Thursday, May 14, 2020

New Research: How Timing Affects Low-Income and Aged Bill Payers

New research described in the Bulletin on Retirement and Disability published by the National Bureau of Economic Research provides new support for thinking about ways to help maximize use of benefits to pay for core living expenses.  Researchers Lint Barrage (UC Santa Barbara), Ian Chin (Michigan), Eric Chin (Dartmouth),and Justine Hastings (Brown) examine how timing of receipt of Supplemental Nutrition Assistance Program (SNAP) benefits affects a household's ability and success in paying for utilities, such as electric bills.  They observe:

Our results suggest that, for low income households, timing of income from government benefits and the timing of bills due may have long-run consequences. If bills are not received when income is received, households are more likely to miss payments, which may compound into disconnections which may further impact family financial and health outcomes.

 

These results add to a growing literature suggesting that government benefits programs and/or private industry innovate in ways to help low income households balance budgets throughout the month and avoid potential poverty traps. In the case of electricity bills, moving bill receipt to coincide with SNAP benefits receipt could improve repayment rates. This could help low income families avoid poverty traps, but also lower electricity rates for all rate payers in regulated markets, since collection and electricity service disruption are costly and must be covered by regulated electricity rates.

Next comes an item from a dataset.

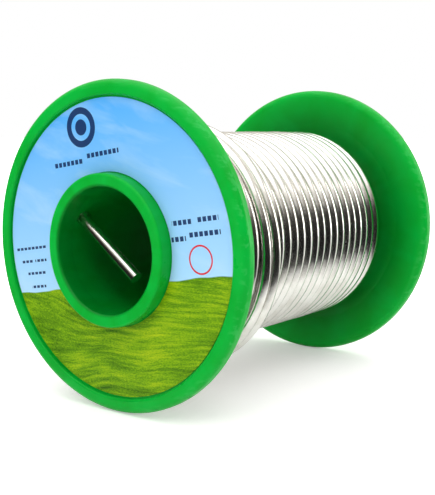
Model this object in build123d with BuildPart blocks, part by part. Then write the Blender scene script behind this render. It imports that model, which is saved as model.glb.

Further research is needed to implement and measure the impact of changes in timing of bill receipt through, for example, a randomized controlled trial, and to expand the outcome measures of impact to include measures of financial well being such as credit scores. 

For more, read How Bill Timing Affects Low-Income and Aged Households, NBER RDRC Working Paper 19-09) and the Bulletin summary

Our thanks to George Washington Law Professor Naomi Cahn for this reference.  I suspect that the timing of core household bills and public receipt of pandemic-driven federal stimulus payments would make for another interesting study.